What is expected:
Set down exactly, please, each line from the one containing "cup.Shape = cup_solid(sizes)" through the one containing "before = set(bpy.data.objects)", both lines included, and no other line.

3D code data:
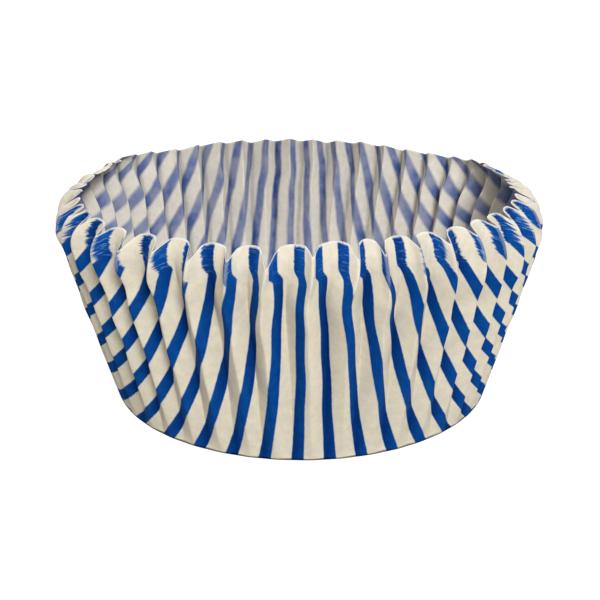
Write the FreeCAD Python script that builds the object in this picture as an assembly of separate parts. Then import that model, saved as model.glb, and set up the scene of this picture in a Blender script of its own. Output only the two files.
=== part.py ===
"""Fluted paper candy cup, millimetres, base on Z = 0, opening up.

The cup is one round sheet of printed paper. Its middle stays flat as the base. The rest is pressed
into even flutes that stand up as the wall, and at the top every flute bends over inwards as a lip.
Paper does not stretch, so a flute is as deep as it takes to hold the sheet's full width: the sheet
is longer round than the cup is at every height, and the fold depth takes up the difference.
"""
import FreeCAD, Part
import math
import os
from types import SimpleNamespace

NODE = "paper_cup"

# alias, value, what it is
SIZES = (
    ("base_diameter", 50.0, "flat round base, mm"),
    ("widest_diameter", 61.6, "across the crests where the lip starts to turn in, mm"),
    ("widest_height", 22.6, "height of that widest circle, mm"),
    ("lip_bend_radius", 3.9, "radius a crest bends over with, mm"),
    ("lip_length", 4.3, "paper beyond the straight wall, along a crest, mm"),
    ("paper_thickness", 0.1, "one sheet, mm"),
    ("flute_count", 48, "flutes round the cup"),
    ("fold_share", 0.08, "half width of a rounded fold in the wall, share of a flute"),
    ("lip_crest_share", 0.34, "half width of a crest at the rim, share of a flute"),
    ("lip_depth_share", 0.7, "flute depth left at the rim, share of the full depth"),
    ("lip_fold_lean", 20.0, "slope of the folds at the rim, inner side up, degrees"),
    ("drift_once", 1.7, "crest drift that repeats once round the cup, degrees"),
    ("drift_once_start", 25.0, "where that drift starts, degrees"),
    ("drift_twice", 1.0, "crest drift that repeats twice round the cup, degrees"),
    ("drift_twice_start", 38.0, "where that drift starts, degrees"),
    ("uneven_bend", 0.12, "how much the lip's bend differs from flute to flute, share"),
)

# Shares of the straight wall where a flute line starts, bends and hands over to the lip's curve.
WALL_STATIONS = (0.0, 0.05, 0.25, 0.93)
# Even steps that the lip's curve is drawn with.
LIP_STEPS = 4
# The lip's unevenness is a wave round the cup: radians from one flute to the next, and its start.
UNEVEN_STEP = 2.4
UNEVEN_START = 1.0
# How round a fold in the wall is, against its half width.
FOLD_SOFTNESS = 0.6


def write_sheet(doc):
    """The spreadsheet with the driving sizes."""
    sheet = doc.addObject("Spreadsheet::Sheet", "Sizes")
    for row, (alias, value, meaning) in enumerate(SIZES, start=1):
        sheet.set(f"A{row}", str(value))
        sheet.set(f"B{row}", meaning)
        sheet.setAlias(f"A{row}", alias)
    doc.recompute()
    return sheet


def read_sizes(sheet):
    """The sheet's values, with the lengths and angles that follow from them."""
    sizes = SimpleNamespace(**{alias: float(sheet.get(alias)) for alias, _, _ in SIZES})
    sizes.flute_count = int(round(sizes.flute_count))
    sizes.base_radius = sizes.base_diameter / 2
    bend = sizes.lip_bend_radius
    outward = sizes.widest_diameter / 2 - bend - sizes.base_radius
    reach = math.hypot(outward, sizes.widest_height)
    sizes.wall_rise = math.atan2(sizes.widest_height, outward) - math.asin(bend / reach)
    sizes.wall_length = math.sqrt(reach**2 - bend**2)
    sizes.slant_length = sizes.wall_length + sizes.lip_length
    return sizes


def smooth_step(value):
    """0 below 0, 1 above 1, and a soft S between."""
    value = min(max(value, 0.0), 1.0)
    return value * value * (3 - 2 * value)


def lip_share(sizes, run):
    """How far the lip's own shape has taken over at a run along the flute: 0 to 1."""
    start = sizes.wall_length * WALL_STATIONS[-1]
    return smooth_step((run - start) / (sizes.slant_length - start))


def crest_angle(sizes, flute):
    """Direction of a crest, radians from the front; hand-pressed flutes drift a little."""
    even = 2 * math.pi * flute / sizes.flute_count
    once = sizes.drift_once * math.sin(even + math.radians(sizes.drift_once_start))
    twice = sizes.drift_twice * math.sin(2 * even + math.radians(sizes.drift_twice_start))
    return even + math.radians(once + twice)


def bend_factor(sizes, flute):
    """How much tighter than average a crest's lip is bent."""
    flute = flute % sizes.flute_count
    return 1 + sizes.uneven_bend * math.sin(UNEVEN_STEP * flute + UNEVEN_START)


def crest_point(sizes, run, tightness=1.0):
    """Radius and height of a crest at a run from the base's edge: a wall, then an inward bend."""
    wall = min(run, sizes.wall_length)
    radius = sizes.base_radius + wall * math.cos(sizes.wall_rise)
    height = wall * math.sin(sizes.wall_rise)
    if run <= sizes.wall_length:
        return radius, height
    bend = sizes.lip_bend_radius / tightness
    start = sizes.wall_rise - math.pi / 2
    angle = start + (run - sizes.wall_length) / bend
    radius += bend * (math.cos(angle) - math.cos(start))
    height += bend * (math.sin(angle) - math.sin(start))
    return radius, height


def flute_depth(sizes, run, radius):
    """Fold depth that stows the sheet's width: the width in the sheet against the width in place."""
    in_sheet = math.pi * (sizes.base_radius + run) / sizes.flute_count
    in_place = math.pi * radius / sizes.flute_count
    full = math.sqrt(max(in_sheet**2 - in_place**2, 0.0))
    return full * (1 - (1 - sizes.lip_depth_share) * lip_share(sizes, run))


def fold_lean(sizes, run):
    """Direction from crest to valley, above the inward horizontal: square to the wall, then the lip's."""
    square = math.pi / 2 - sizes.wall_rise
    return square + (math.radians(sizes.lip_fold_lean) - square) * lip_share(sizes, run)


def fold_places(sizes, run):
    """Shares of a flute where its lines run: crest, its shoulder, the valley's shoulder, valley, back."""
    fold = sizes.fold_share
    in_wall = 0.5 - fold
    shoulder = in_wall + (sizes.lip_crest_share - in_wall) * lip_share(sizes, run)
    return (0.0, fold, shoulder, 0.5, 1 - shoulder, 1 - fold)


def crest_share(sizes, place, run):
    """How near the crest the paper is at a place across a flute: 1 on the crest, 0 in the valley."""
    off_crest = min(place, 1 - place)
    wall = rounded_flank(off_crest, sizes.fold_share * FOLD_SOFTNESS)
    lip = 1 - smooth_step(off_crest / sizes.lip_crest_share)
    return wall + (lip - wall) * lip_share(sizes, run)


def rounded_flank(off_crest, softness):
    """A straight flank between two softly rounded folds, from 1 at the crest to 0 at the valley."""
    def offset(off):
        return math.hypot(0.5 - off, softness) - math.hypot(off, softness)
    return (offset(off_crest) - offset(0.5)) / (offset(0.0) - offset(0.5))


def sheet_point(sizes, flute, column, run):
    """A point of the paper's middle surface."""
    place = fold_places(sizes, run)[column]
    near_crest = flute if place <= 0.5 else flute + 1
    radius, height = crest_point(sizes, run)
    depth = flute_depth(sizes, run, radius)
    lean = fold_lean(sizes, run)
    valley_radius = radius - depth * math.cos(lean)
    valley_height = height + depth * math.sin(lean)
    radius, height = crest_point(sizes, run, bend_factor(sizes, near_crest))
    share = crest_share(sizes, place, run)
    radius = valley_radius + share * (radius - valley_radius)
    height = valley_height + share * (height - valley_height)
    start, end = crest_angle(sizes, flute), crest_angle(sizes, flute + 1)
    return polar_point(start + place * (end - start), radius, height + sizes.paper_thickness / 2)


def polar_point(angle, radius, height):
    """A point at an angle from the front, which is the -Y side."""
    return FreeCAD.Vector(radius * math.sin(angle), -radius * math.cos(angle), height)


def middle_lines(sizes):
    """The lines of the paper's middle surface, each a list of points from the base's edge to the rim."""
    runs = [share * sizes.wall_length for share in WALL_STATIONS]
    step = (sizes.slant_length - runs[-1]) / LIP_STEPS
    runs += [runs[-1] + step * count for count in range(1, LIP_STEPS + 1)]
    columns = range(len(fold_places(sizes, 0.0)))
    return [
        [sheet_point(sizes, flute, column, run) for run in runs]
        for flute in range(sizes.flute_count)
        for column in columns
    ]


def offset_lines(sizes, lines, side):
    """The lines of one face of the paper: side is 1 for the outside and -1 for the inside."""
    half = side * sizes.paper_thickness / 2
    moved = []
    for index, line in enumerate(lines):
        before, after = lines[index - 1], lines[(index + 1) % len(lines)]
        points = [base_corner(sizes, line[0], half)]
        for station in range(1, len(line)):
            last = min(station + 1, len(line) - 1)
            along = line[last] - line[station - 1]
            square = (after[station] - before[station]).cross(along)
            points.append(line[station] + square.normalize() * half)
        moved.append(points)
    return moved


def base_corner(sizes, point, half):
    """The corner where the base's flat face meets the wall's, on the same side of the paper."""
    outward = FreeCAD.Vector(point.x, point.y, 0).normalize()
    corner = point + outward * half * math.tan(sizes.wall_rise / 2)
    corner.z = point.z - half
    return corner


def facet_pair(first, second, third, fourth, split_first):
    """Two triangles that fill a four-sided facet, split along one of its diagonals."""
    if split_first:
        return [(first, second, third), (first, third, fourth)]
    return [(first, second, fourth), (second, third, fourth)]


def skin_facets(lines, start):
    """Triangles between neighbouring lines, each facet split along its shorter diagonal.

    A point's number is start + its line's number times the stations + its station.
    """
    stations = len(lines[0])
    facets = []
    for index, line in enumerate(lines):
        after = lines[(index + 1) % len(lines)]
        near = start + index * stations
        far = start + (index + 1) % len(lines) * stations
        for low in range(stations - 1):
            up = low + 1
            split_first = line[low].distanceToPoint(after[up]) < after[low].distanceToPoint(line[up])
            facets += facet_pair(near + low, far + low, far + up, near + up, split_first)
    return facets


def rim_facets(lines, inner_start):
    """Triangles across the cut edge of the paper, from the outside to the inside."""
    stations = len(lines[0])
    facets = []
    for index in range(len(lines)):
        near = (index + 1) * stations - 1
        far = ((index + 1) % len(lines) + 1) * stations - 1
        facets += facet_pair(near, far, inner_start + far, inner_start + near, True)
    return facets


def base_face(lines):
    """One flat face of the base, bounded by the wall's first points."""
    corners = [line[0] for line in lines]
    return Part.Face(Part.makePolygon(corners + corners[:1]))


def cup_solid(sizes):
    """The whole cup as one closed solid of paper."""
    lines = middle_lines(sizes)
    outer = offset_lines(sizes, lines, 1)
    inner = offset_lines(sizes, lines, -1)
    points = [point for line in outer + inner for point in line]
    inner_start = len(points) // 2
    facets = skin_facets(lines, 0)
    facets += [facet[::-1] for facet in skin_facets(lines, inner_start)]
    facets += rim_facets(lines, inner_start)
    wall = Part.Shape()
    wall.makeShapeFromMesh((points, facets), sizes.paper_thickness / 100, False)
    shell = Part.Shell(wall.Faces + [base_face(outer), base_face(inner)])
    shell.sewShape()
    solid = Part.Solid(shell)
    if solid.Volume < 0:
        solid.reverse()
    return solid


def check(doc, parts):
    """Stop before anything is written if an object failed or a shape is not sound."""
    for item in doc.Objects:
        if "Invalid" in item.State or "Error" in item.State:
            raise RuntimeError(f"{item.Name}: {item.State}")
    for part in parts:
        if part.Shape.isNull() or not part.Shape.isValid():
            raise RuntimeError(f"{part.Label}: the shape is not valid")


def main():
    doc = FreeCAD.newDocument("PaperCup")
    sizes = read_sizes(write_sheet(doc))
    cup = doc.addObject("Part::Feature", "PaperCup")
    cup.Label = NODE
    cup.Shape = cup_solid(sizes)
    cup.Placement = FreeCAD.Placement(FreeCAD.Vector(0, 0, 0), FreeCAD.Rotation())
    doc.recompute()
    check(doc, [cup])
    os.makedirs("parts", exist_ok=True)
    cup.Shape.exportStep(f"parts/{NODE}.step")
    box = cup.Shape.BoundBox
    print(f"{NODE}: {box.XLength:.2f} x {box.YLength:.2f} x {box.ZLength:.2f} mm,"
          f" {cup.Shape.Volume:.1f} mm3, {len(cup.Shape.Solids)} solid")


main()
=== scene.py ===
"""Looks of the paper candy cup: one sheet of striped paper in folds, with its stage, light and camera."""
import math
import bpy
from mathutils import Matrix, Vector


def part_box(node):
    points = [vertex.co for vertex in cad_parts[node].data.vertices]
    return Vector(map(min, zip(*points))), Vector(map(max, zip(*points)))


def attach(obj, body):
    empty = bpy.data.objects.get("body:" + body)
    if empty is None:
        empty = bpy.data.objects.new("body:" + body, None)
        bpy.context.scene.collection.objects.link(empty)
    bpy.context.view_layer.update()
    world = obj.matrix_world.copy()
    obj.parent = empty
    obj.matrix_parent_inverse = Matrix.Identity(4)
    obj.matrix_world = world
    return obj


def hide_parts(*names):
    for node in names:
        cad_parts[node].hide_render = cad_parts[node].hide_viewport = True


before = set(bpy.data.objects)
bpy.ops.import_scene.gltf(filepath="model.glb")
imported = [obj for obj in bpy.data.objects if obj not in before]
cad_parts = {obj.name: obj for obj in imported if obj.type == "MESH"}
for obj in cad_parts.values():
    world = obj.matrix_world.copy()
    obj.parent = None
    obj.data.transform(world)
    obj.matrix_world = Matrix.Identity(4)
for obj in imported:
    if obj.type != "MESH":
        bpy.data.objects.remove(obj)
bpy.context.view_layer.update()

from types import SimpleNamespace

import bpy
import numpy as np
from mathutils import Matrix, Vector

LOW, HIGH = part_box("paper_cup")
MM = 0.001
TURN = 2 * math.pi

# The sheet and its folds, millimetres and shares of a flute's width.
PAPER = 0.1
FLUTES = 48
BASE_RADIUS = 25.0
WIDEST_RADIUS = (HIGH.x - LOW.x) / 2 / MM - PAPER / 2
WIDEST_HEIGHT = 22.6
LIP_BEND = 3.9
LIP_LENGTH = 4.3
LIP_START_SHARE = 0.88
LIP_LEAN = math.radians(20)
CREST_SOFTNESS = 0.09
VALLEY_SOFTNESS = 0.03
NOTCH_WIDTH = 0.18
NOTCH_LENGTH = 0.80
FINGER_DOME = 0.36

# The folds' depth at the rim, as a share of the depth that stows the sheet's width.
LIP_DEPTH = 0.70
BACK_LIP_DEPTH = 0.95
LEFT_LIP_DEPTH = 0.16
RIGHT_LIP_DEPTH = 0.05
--
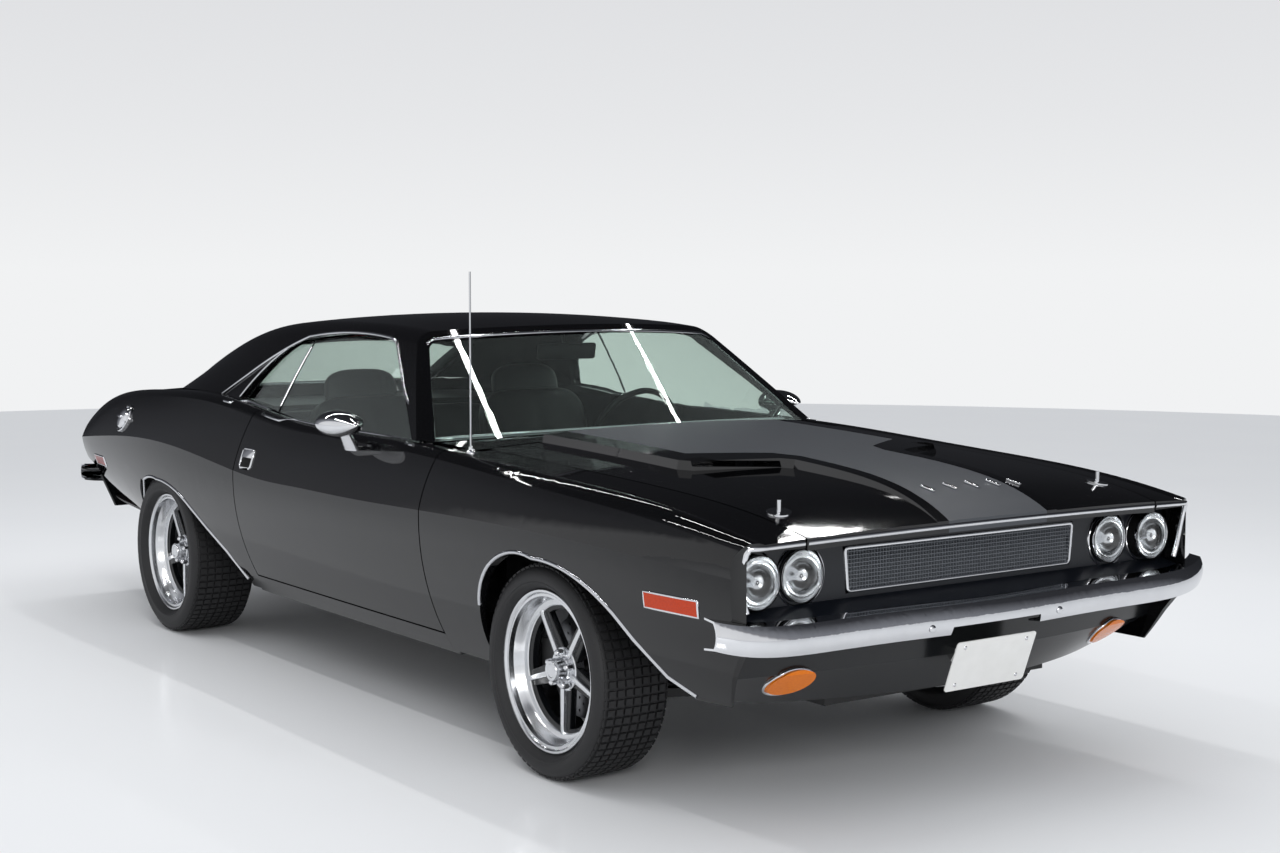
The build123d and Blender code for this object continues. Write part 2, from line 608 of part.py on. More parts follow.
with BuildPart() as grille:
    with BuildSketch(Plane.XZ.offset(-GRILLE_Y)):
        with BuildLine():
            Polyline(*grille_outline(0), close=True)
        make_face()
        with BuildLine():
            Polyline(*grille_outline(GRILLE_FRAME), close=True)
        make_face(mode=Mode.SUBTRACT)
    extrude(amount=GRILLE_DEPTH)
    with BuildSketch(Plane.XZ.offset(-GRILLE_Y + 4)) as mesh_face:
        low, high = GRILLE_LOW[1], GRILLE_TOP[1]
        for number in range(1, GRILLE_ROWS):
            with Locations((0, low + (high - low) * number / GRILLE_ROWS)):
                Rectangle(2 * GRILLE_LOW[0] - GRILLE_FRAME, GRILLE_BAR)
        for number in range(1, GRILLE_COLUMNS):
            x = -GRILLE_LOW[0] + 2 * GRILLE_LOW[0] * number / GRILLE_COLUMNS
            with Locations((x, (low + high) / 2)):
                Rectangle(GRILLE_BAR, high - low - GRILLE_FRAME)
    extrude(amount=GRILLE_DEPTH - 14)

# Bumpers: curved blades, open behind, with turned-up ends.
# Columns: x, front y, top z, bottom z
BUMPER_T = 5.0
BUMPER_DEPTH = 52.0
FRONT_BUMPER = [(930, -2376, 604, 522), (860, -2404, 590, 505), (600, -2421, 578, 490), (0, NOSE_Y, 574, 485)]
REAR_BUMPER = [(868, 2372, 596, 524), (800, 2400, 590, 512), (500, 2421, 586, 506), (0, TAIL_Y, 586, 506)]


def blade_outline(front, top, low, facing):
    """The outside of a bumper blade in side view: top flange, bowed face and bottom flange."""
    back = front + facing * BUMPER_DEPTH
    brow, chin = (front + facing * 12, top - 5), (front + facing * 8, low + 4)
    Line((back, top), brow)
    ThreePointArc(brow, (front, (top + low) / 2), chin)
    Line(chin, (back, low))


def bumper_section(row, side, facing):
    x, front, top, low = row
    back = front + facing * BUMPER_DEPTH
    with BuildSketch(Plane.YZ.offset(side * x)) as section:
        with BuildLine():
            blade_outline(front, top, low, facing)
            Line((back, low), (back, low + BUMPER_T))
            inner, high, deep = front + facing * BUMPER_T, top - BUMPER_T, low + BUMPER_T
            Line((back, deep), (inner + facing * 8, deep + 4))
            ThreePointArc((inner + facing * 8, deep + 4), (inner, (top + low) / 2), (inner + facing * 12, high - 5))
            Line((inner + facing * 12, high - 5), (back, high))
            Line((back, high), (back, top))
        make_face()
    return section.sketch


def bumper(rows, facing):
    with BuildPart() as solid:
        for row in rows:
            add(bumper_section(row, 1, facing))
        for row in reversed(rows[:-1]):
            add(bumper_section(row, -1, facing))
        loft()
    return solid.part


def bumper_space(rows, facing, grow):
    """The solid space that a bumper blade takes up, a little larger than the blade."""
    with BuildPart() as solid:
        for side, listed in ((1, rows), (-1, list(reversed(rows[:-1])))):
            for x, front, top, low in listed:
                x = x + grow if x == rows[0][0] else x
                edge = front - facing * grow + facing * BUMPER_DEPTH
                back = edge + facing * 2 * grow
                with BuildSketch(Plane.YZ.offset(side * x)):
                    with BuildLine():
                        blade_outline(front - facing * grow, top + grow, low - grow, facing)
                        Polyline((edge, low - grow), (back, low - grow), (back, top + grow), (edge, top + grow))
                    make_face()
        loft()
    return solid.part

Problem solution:
    cup.Shape = cup_solid(sizes)
    cup.Placement = FreeCAD.Placement(FreeCAD.Vector(0, 0, 0), FreeCAD.Rotation())
    doc.recompute()
    check(doc, [cup])
    os.makedirs("parts", exist_ok=True)
    cup.Shape.exportStep(f"parts/{NODE}.step")
    box = cup.Shape.BoundBox
    print(f"{NODE}: {box.XLength:.2f} x {box.YLength:.2f} x {box.ZLength:.2f} mm,"
          f" {cup.Shape.Volume:.1f} mm3, {len(cup.Shape.Solids)} solid")


main()
=== scene.py ===
"""Looks of the paper candy cup: one sheet of striped paper in folds, with its stage, light and camera."""
import math
import bpy
from mathutils import Matrix, Vector


def part_box(node):
    points = [vertex.co for vertex in cad_parts[node].data.vertices]
    return Vector(map(min, zip(*points))), Vector(map(max, zip(*points)))


def attach(obj, body):
    empty = bpy.data.objects.get("body:" + body)
    if empty is None:
        empty = bpy.data.objects.new("body:" + body, None)
        bpy.context.scene.collection.objects.link(empty)
    bpy.context.view_layer.update()
    world = obj.matrix_world.copy()
    obj.parent = empty
    obj.matrix_parent_inverse = Matrix.Identity(4)
    obj.matrix_world = world
    return obj


def hide_parts(*names):
    for node in names:
        cad_parts[node].hide_render = cad_parts[node].hide_viewport = True


before = set(bpy.data.objects)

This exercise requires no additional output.